## YOUR OBJECTIVE
Will you give the material below again, every line exactly as it is?

## MATERIAL
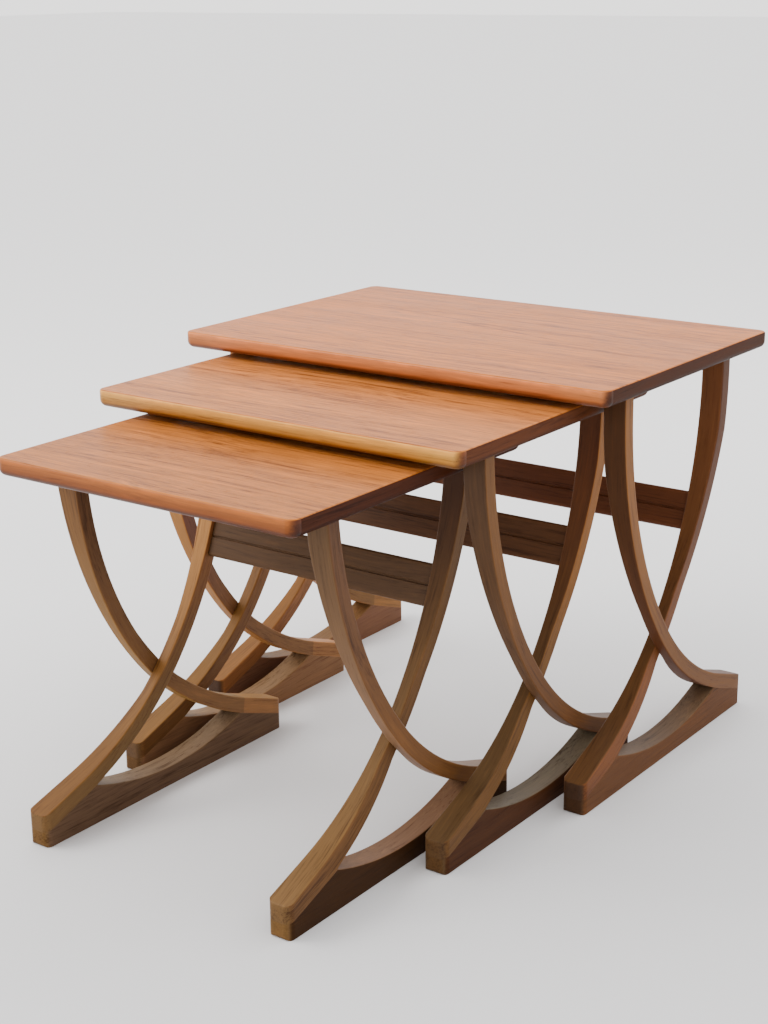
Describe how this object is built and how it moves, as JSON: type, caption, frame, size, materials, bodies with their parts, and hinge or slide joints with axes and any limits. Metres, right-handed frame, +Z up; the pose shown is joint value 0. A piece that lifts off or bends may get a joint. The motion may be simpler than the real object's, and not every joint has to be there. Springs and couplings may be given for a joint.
{
  "type": "nest of tables",
  "caption": "Nest of side tables that slide under one another, on side frames of crossed curved legs with shaped feet and rear rails.",
  "frame": {"origin": "on the floor, under the centre of the whole group as shown, with the smaller tables pulled out to the front", "axes": "+X to the right across the tables, seen from the front; +Y from front to rear; +Z up"},
  "size_m": [0.606, 0.819, 0.5],
  "materials": {
    "top_veneer": "satin lacquered teak veneer",
    "under_veneer": "plain sealed veneer",
    "panel_core": "raw chipboard or laminated core, hidden",
    "lipping": "satin lacquered solid teak",
    "leg": "satin lacquered solid teak",
    "foot": "satin lacquered solid teak",
    "rail": "satin lacquered solid teak",
    "dowel": "plain beech, hidden"
  },
  "bodies": {
    "large_table": {"large_panel_core": "panel_core", "large_top_veneer": "top_veneer", "large_under_veneer": "under_veneer", "large_front_lipping": "lipping", "large_rear_lipping": "lipping", "large_left_lipping": "lipping", "large_right_lipping": "lipping", "large_left_front_leg": "leg", "large_left_rear_leg": "leg", "large_right_front_leg": "leg", "large_right_rear_leg": "leg", "large_left_foot": "foot", "large_right_foot": "foot", "large_rear_rail": "rail", "large_top_dowels": "dowel", "large_foot_dowels": "dowel", "large_crossing_dowels": "dowel", "large_rail_dowels": "dowel"},
    "middle_table": {"middle_panel_core": "panel_core", "middle_top_veneer": "top_veneer", "middle_under_veneer": "under_veneer", "middle_front_lipping": "lipping", "middle_rear_lipping": "lipping", "middle_left_lipping": "lipping", "middle_right_lipping": "lipping", "middle_left_front_leg": "leg", "middle_left_rear_leg": "leg", "middle_right_front_leg": "leg", "middle_right_rear_leg": "leg", "middle_left_foot": "foot", "middle_right_foot": "foot", "middle_rear_rail": "rail", "middle_top_dowels": "dowel", "middle_foot_dowels": "dowel", "middle_crossing_dowels": "dowel", "middle_rail_dowels": "dowel"},
    "small_table": {"small_panel_core": "panel_core", "small_top_veneer": "top_veneer", "small_under_veneer": "under_veneer", "small_front_lipping": "lipping", "small_rear_lipping": "lipping", "small_left_lipping": "lipping", "small_right_lipping": "lipping", "small_left_front_leg": "leg", "small_left_rear_leg": "leg", "small_right_front_leg": "leg", "small_right_rear_leg": "leg", "small_left_foot": "foot", "small_right_foot": "foot", "small_rear_rail": "rail", "small_top_dowels": "dowel", "small_foot_dowels": "dowel", "small_crossing_dowels": "dowel", "small_rail_dowels": "dowel"}
  },
  "joints": [
    {"name": "middle_slide", "type": "slide", "parent": "large_table", "child": "middle_table", "axis": [0, -1, 0], "range_m": [-0.19, 0.21]},
    {"name": "small_slide", "type": "slide", "parent": "middle_table", "child": "small_table", "axis": [0, -1, 0], "range_m": [-0.185, 0.21]}
  ]
}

## EXERCISE SOLUTION
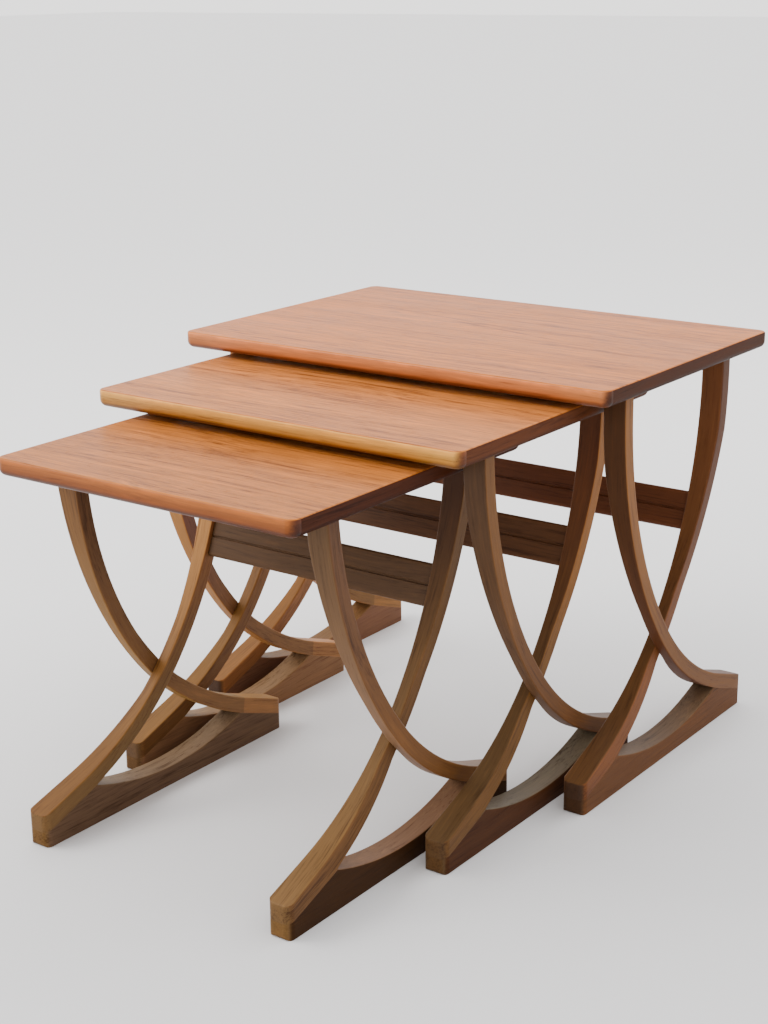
Describe how this object is built and how it moves, as JSON: type, caption, frame, size, materials, bodies with their parts, and hinge or slide joints with axes and any limits. Metres, right-handed frame, +Z up; the pose shown is joint value 0. A piece that lifts off or bends may get a joint. The motion may be simpler than the real object's, and not every joint has to be there. Springs and couplings may be given for a joint.
{
  "type": "nest of tables",
  "caption": "Nest of side tables that slide under one another, on side frames of crossed curved legs with shaped feet and rear rails.",
  "frame": {"origin": "on the floor, under the centre of the whole group as shown, with the smaller tables pulled out to the front", "axes": "+X to the right across the tables, seen from the front; +Y from front to rear; +Z up"},
  "size_m": [0.606, 0.819, 0.5],
  "materials": {
    "top_veneer": "satin lacquered teak veneer",
    "under_veneer": "plain sealed veneer",
    "panel_core": "raw chipboard or laminated core, hidden",
    "lipping": "satin lacquered solid teak",
    "leg": "satin lacquered solid teak",
    "foot": "satin lacquered solid teak",
    "rail": "satin lacquered solid teak",
    "dowel": "plain beech, hidden"
  },
  "bodies": {
    "large_table": {"large_panel_core": "panel_core", "large_top_veneer": "top_veneer", "large_under_veneer": "under_veneer", "large_front_lipping": "lipping", "large_rear_lipping": "lipping", "large_left_lipping": "lipping", "large_right_lipping": "lipping", "large_left_front_leg": "leg", "large_left_rear_leg": "leg", "large_right_front_leg": "leg", "large_right_rear_leg": "leg", "large_left_foot": "foot", "large_right_foot": "foot", "large_rear_rail": "rail", "large_top_dowels": "dowel", "large_foot_dowels": "dowel", "large_crossing_dowels": "dowel", "large_rail_dowels": "dowel"},
    "middle_table": {"middle_panel_core": "panel_core", "middle_top_veneer": "top_veneer", "middle_under_veneer": "under_veneer", "middle_front_lipping": "lipping", "middle_rear_lipping": "lipping", "middle_left_lipping": "lipping", "middle_right_lipping": "lipping", "middle_left_front_leg": "leg", "middle_left_rear_leg": "leg", "middle_right_front_leg": "leg", "middle_right_rear_leg": "leg", "middle_left_foot": "foot", "middle_right_foot": "foot", "middle_rear_rail": "rail", "middle_top_dowels": "dowel", "middle_foot_dowels": "dowel", "middle_crossing_dowels": "dowel", "middle_rail_dowels": "dowel"},
    "small_table": {"small_panel_core": "panel_core", "small_top_veneer": "top_veneer", "small_under_veneer": "under_veneer", "small_front_lipping": "lipping", "small_rear_lipping": "lipping", "small_left_lipping": "lipping", "small_right_lipping": "lipping", "small_left_front_leg": "leg", "small_left_rear_leg": "leg", "small_right_front_leg": "leg", "small_right_rear_leg": "leg", "small_left_foot": "foot", "small_right_foot": "foot", "small_rear_rail": "rail", "small_top_dowels": "dowel", "small_foot_dowels": "dowel", "small_crossing_dowels": "dowel", "small_rail_dowels": "dowel"}
  },
  "joints": [
    {"name": "middle_slide", "type": "slide", "parent": "large_table", "child": "middle_table", "axis": [0, -1, 0], "range_m": [-0.19, 0.21]},
    {"name": "small_slide", "type": "slide", "parent": "middle_table", "child": "small_table", "axis": [0, -1, 0], "range_m": [-0.185, 0.21]}
  ]
}